Changing interpretation of religion threatens islamic investment


Britain has sought to make itself a hub for Islamic finance in the western world and, this week, investors will tune into a case in London’s high court with potentially wide ranging implications for the market.


Dana Gas, an energy company based in the United Arab Emirates, is pursuing its claim that a bond that was first sold to international investors, including Goldman Sachs and BlackRock, no longer complies with Islamic law due to shifting opinion among scholars. The dispute has reached the courts after Dana Gas last week rejected an offer by its creditors to restructure $700m of the debt.

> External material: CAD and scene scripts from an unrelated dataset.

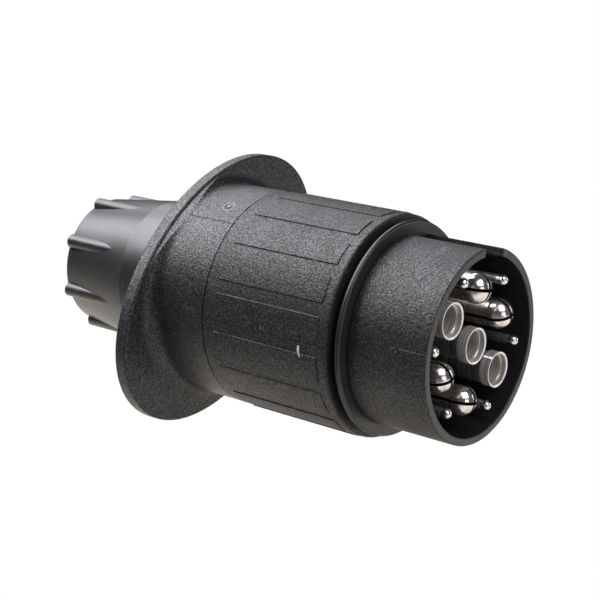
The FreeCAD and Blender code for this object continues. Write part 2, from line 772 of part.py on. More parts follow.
def make_shell_outside():
    """Everything of the rear shell that is round and full, with both threads."""
    body = new_body("rear_shell_outside")
    turn_outline(body, "shell_turned", (
        ("nose_front", "0"),
        ("nose_front", "nose_radius"),
        ("spigot_front", "nose_radius"),
        ("spigot_front", "shoulder_radius"),
        ("collar_front", "shoulder_radius"),
        ("collar_front", "collar_radius"),
        ("flange_back", "collar_radius"),
        ("flange_back", "tail_radius"),
        ("tail_front", "tail_radius"),
        ("tail_front", "tail_nose_radius"),
        ("tail_back", "tail_nose_radius"),
        ("tail_back", "0"),
    ))
    sketch = new_sketch(body, "lug_outline", "XY_Plane")
    draw_outline(sketch, (
        ("spigot_front - 1", "-lug_width / 2"),
        ("lug_front", "-lug_width / 2"),
        ("lug_front", "lug_width / 2"),
        ("spigot_front - 1", "lug_width / 2"),
    ))
    lugs = body.newObject("PartDesign::Pad", "lugs")
    lugs.Profile = sketch
    lugs.Midplane = True
    bind(lugs, "Length", "2 * lug_radius")
    doc.recompute()
    helical_ridge(body, "union_thread", "union_front", "union_travel",
                  "shoulder_radius - ridge_sink", "union_crest")
    helical_ridge(body, "tail_thread", "tail_thread_front", "cap_travel",
                  "tail_radius - ridge_sink", "tail_crest")
    return body


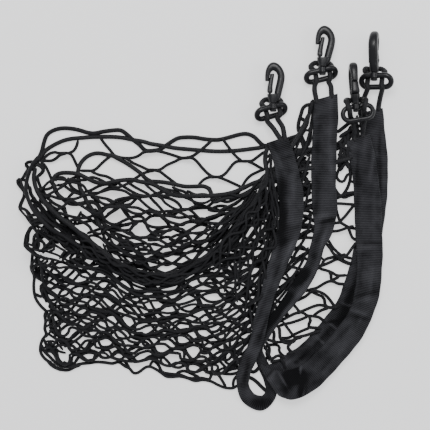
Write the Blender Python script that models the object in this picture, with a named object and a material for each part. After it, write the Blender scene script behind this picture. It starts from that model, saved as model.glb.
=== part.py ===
"""Elastic cargo net, lying folded: a mesh pocket with two bound ends and four swivel snap hooks.

The net is one rectangle of mesh. It is folded up at the bottom into a pocket and then folded in half
at the left, so four layers lie on each other. A sleeve of webbing binds each end of the rectangle, and
each of its two ends lets out a cord loop that carries a snap hook.
Tables are in millimetres. X runs to the right, Y away from the pocket's bottom, Z up from the floor.
"""
import math

import bpy
import numpy as np
from mathutils import Vector

MM = 0.001

# Middle of the finished footprint, which becomes the origin
FOOTPRINT_MIDDLE = (0.34, -0.89)

# Net: thickness of the mesh layer, spacing of the layers, and the resolution of its grid
NET_THICK = 2.0
PITCH = 4.8
Z_MID = NET_THICK / 2 + 1.5 * PITCH
R_OUTER = 1.5 * PITCH
R_INNER = 0.5 * PITCH
FLAT_STEPS = 15
FOLD_STEPS = 6
DEPTH_STEPS = 13
POCKET_STEPS = 3
EDGE_GAP = 1.3

# Cords
RIM_RADIUS = 2.2
LOOP_RADIUS = 2.25
RIM_OFFSET = NET_THICK / 2 + RIM_RADIUS + 0.8
CAP_GAP = 0.4

# Swivel snap hook: lengths along the swivel axis are counted from the middle of the eye's bored boss
EYE_BAR = 2.3
EYE_HALF_LENGTH = 15.0
EYE_HALF_HEIGHT = 6.6
BOSS_RADIUS = 5.2
BOSS_HALF = 3.4
BORE_RADIUS = 2.9
PIN_RADIUS = 2.3
NECK_RADIUS = 4.2
RUNNING_GAP = 0.3
GATE_PIVOT = (-3.0, 15.35)
CORD_LIFT = 5.4

# Left fold of the net, top to bottom
LEFT_FOLD = [  # x, y
    (-177, 58), (-185, 46), (-188, 37), (-182, 25), (-187, 11), (-177, -4), (-179, -25),
    (-171, -37), (-174, -50), (-172, -65), (-163, -90), (-162, -116), (-164, -132), (-159, -142),
]
OUTER_TOP_Y = 58
INNER_TOP_Y = 32

# Top edges of the four layers, each from its webbing sleeve to the left fold
TOP_FRONT_A = [  # x, y: the layer on top, whose edge sags deep
    (58, 66), (55, 40), (45, 13), (33, -8), (17, -25), (-5, -42), (-28, -52), (-55, -55), (-77, -50),
    (-100, -34), (-120, -18), (-142, -1), (-155, 12), (-163, 26), (-168, 44),
]
TOP_REAR_A = [
    (104, 106), (95, 88), (85, 72), (73, 58), (59, 43), (40, 29), (23, 25), (7, 22), (-22, 22),
    (-45, 30), (-64, 38), (-89, 37), (-115, 42), (-133, 45), (-147, 42), (-160, 35),
]
TOP_FRONT_B = [
    (135, 59), (120, 55), (95, 51), (70, 44), (50, 34), (30, 26), (7, 24), (-9, 31), (-41, 34),
    (-61, 39), (-75, 52), (-89, 60), (-105, 65), (-117, 61), (-127, 53), (-139, 45), (-152, 40), (-165, 36),
]
TOP_REAR_B = [
    (150, 90), (143, 77), (130, 68), (105, 65), (80, 64), (57, 70), (47, 78), (33, 79), (15, 74),
    (-2, 76), (-19, 77), (-33, 73), (-45, 65), (-57, 64), (-73, 74), (-84, 82), (-97, 84), (-111, 82),
    (-129, 86), (-145, 86), (-155, 80), (-163, 68),
]

# Bottom of the pocket, from the sleeve to the left fold: the end near each sleeve, then the shared run
POCKET_END_A = [(27, -153), (17, -157), (4, -156)]
POCKET_END_B = [(72, -130), (62, -123), (53, -124), (45, -134), (36, -148), (26, -158), (17, -161), (4, -157)]
POCKET_RUN = [
    (-11, -156), (-26, -152), (-49, -147), (-62, -144), (-76, -148), (-89, -142), (-105, -142),
    (-124, -146), (-141, -148),
]
CORNER_A = (33, -145)

# Largest gaps in the mesh: centre, length along X and height along Y
GAPS = [  # name, x, y, length, height
    ("rim_left", -143, 61.5, 26, 13),
    ("rim_mid", -116, 74.5, 28, 9),
    ("rim_right", -86, 72, 24, 11),
    ("under_rim", -92, 50.5, 28, 12),
    ("top_left", -50, 54, 32, 12),
    ("top_mid", -21, 50, 30, 18),
    ("top_right", 13, 58, 30, 16),
    ("top_end", 36, 45.5, 21, 13),
    ("side_high", 140, 5, 13, 20),
    ("side_mid", 138, -24, 18, 24),
    ("side_low", 129.5, -50, 21, 13),
    ("side_foot", 112, -88, 22, 12),
]

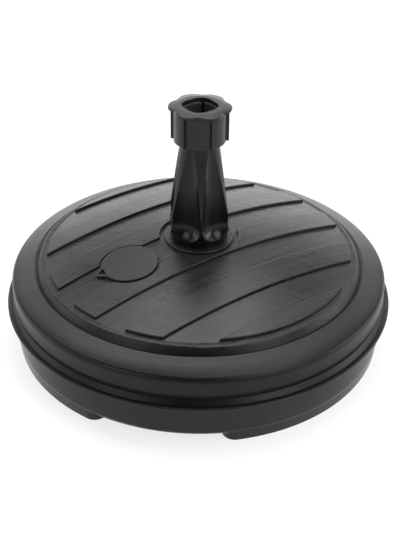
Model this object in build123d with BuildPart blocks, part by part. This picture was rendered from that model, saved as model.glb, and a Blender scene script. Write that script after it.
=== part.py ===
from build123d import *
import os
from math import asin, atan2, cos, degrees, hypot, pi, radians, sin, sqrt, tan

# Fillable parasol base: a welded two-shell tank on three moulded feet, a fluted tube that
# snaps into its middle, and a nut that closes a split collet on the parasol's pole.
# Millimetres, +Z up, origin at the middle of the base on the ground.

# Driving dimensions
base_radius = 225.0         # widest point, the rims where the two shells meet
lip_z = 53.0                # underside of the cover's rim
wall = 3.0                  # moulded wall
total_height = 288.0        # top of the clamp nut
overrun = 1.0               # how far a cut runs past the face it opens
edge_break = 0.4            # small bevel on a rim

# Pan
floor_z = 10.0              # underside of the pan's floor
pan_top_radius = 214.0
pan_foot_radius = 216.5     # the drum widens a little towards the floor
pan_bulge = 0.8             # how far its side bows out
pan_edge_radius = 6.7
pan_inner_bevel = 2.0
rim_thickness = 2.4
rib_height = 5.0            # locating rib inside the cover
rib_thickness = 2.2
foot_outer_radius = 214.6
foot_width = 42.0
foot_arc = 83.0             # degrees of each foot
foot_count = 3
foot_start = -82.6          # where the first foot begins, degrees from +X
foot_draft = 1.6            # how far each side leans out up to the top of the pan's lower edge
foot_corner = 14.0
foot_edge = 1.2

# Cover
lip_height = 1.4            # the cover's rim
lip_inset = 0.7             # the pan's rim stands this far out under it
flare_radius = 220.4        # foot of the flare that rises from the rim
waist_radius = 216.6        # its top, the narrowest part of the side
waist_z = lip_z + 6.8
side_low_z = lip_z + 13.0
side_radius = 217.6
side_top_z = lip_z + 27.3
bend_radius = 7.8           # tight bend at the top of the side, then a wide one
bend_end_slope = 32.0       # degrees below level where the tight bend ends
shoulder_bend_radius = 50.0
shoulder_slope = 18.0       # degrees below level
ridge_radius = 192.0        # fine ridge at the foot of the step
step_foot_radius = 188.8
step_foot_drop = 1.0
plate_radius = 183.7
plate_z = lip_z + 50.0
plate_edge = 2.5
dome_radius = 177.5
dome_rise = 21.5

# Boards on the cover
board_pitch = 69.8
board_width = 33.8
board_offset = 37.2         # middle of the board next to the tube
board_angle = 35.5
board_rise = 3.0
board_clip_radius = 176.5
board_edge = 1.2            # rounding of a board's top edge
board_side_count = 3        # boards on each side of the middle

# Boss, well and pole
pole_bore = 17.75           # clear radius for the pole
boss_radius = 40.5
boss_gap_radius = 45.5
collar_bore = 30.0
collar_depth = 7.0
boss_z = lip_z + 73.2
boss_edge = 1.3
drain_radius = 4.0

# Filler
filler_distance = 94.5
filler_bore = 25.0
filler_neck = 11.0
neck_wall = 2.4
seat_radius = 34.4
cap_radius = 32.3
cap_thickness = 2.8
seat_rise = 0.15            # the seat's height over the dome
cap_gap = 0.4
cap_margin = 1.5            # gap between the cap's loop and the board it lies in
loop_angle = -155.0
loop_tip = 35.0             # middle of the finger loop's tip
loop_tip_radius = 5.5
loop_root_inset = 5.0
loop_root_radius = 9.5
loop_hole_tip = 35.5        # rounded triangle that a finger nail hooks into
loop_hole_tip_radius = 1.9
loop_hole_root = 31.5
loop_hole_corner = 1.7
loop_hole_spread = 3.1

# Tube
tube_base_radius = 33.0
tube_base_height = 6.5
fin_radius = 36.2
fin_low_z = boss_z + 15.0
fin_high_z = boss_z + 36.0
neck_radius = 22.5
flute_count = 6
flute_angle = -56.0         # middle of one flute, degrees from +X
neck_low_z = boss_z + 114.0
flute_top_z = boss_z + 125.0
flute_end_z = boss_z + 28.0
flute_top_radius = 10.0     # scoop radius and the radius of the flute's floor, above and below
flute_end_radius = 28.0
flute_floor_top = 21.2
flute_floor_end = 25.2
tube_wall = 2.8
spigot_length = 11.0
snap_bead = 0.8

# Clamp: nut, thread and collet
nut_height = 40.3
nut_plate = 4.6
nut_skirt_radius = 29.0
nut_rib_radius = 32.0
nut_rib_width = 2.1
nut_angle = -4.3            # how far the nut is turned at rest
mouth_half = 18.0           # the mouth is a square with very round corners
mouth_corner = 13.4
mouth_notch = 2.8           # notch in the middle of each corner, and how far out it reaches
mouth_notch_reach = 20.5
lobe_count = 6
lobe_mean_radius = 33.1
lobe_swing = 2.1
lobe_sharpness = 0.5        # makes the lobes broad and the notches narrow
lobe_steps = 6              # outline points in each lobe
flange_edge = 1.3
camber_start = 25.0         # radius where the flange starts to fall towards its edge
camber_end = 40.0
camber = 1.5
thread_pitch = 6.0
thread_root = 23.2
thread_depth = 1.4
thread_turns = 3.0
thread_foot = 0.5           # how far a thread is sunk in its cylinder
thread_half_base = 1.75
thread_half_tip = 0.8
thread_play = 0.35
thread_low_z = total_height - 33.0
neck_top_z = total_height - 11.2
seat_depth = 24.0           # cone in the neck that closes the collet
seat_top_radius = 20.3
seat_low_radius = 19.5
collet_flange_radius = 22.6
collet_flange = 3.1
collet_ring = 4.5
collet_bevel = 0.8
jaw_slot = 3.0
jaw_count = 4
jaw_angle = -9.0
fit_gap = 0.1
loose_gap = 0.3

os.makedirs("parts", exist_ok=True)

dome_sphere = (dome_radius**2 + dome_rise**2) / (2 * dome_rise)
dome_centre_z = plate_z + dome_rise - dome_sphere


def dome_z(radius, rise=0.0):
    """Height of the cover's dome at a radius, raised by rise."""
    return dome_centre_z + sqrt((dome_sphere + rise) ** 2 - radius**2)


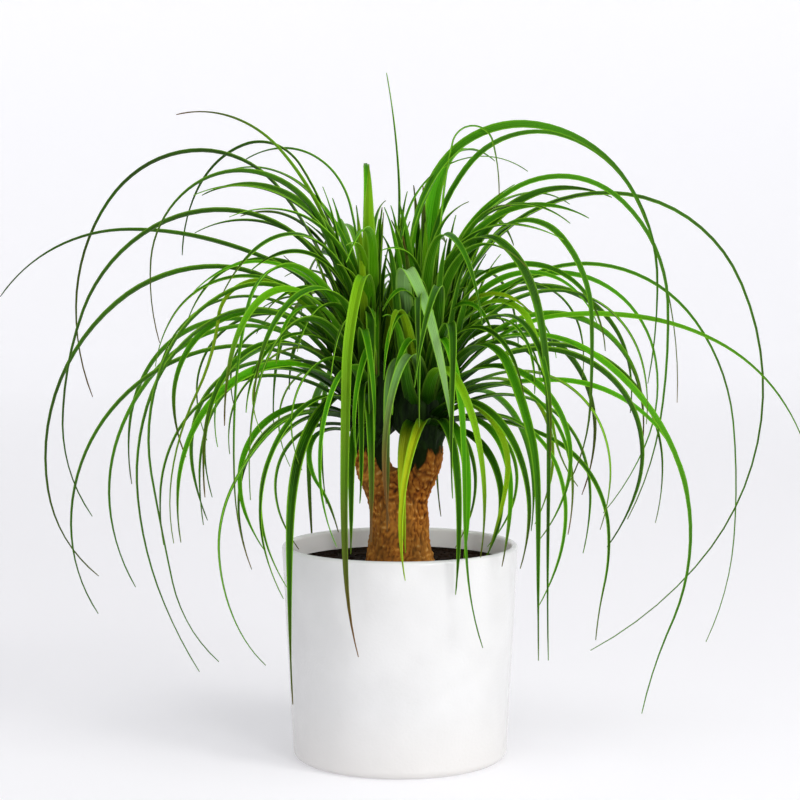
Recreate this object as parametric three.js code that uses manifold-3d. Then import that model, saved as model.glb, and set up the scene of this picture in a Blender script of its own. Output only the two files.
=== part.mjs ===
// A potted ponytail palm: a plain glazed pot filled with soil, a short trunk that forks in two,
// and a crown of long arching strap leaves on each fork.
// Millimetres, +Z up. The origin is the middle of the pot's flat underside, and the front is at -Y.
import * as THREE from "three";
import { mergeVertices } from "three/addons/utils/BufferGeometryUtils.js";
import Module from "manifold-3d";

const wasm = await Module();
wasm.setup();

// Driving sizes.
const fit = 0.3; // clearance between pieces that touch
const pot = {
  height: 155,
  rimRadius: 85,
  baseRadius: 77,
  wall: 5,
  floor: 7,
  footRound: 6,
  innerRound: 8,
  sides: 48,
};
const soil = { top: 141, lump: 0.9 };
// The crowns meet at an upright sheet, bent so that the right one passes a little in front of the left one
// and the left one a little behind, and each keeps its leaves on its own side of it.
const parting = { x: -2, bend: 12, stretch: 20 };
const keepOff = 1.5; // how far a leaf's edge stays from the parting
const keepOffHard = 2.5; // and from the pot, the soil and the trunk
const trunkReach = 34; // no part of the trunk is further out than this
const lowestTip = 12;
const trunkTop = 228;
const crowns = {
  left: { x: -22, y: 5, radius: 11.5 },
  right: { x: 18, y: -4, radius: 13.5 },
};
// A crown's core swells above the stub and closes over the growing point: height, and growth in radius.
const core = [
  [0, -0.5],
  [10, 3],
  [28, 5],
  [48, 1],
  [64, -7],
];
const firstRoot = 7; // height of the lowest and of the highest leaf root above the stub
const lastRoot = 55;
const rootSunk = 12; // how far a leaf's root lies inside the crown's core
const midribSteps = 60;
const fewestRings = 6;
const ringLength = 90; // one more ring for each such length of leaf
const thinnestBlade = 0.7;
const narrowestHalf = 0.6; // half the width of a blade near its tip

// The pot's outer radius at a height: its side is straight and leans out a little.
function potRadius(z) {
  return pot.baseRadius + ((pot.rimRadius - pot.baseRadius) * z) / pot.height;
}

// The trunk, from the rounded foot in the soil to the fork: height, middle in x, half widths in x and y.
const bole = [
  [108, 0, 12, 12],
  [112, 0, 19, 19],
  [119, 0, 24.5, 24.5],
  [129, 0, 26.5, 26.5],
  [137, 0, 26, 26],
  [143, 0, 24.6, 24.6],
  [149, -0.2, 23, 22.8],
  [157, -0.3, 21.8, 21.5],
  [166, -0.2, 20.8, 20.4],
  [175, 0, 20.3, 19.8],
  [182, -0.8, 20.8, 19.6],
  [189, -2.2, 21.4, 19],
  [196, -2.4, 24, 17],
  [203, -2.6, 26.6, 14],
  [209, -2.8, 24, 9],
];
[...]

The case is set to cut to the heart of a central tension in the sukuk market. While these debt instruments are designed to be incredibly similar to bonds, they have to generate regular returns for investors without infringing Islamic law’s prohibition on interest.


The market is largely dependent on the rulings of Islamic scholars and, while the consensus on which structures are compliant often changes, that has not in the past affected borrowers’ obligations to honour their debts. The Dana Gas dispute threatens to overturn that.


“Any judgment in favour of Dana Gas could have wide ranging implications on the sukuk market,” lawyers from White & Case said. “It could open the floodgates for issuers to use the argument that their instruments are not sharia-compliant as a precursor to force creditors into debt restructurings.”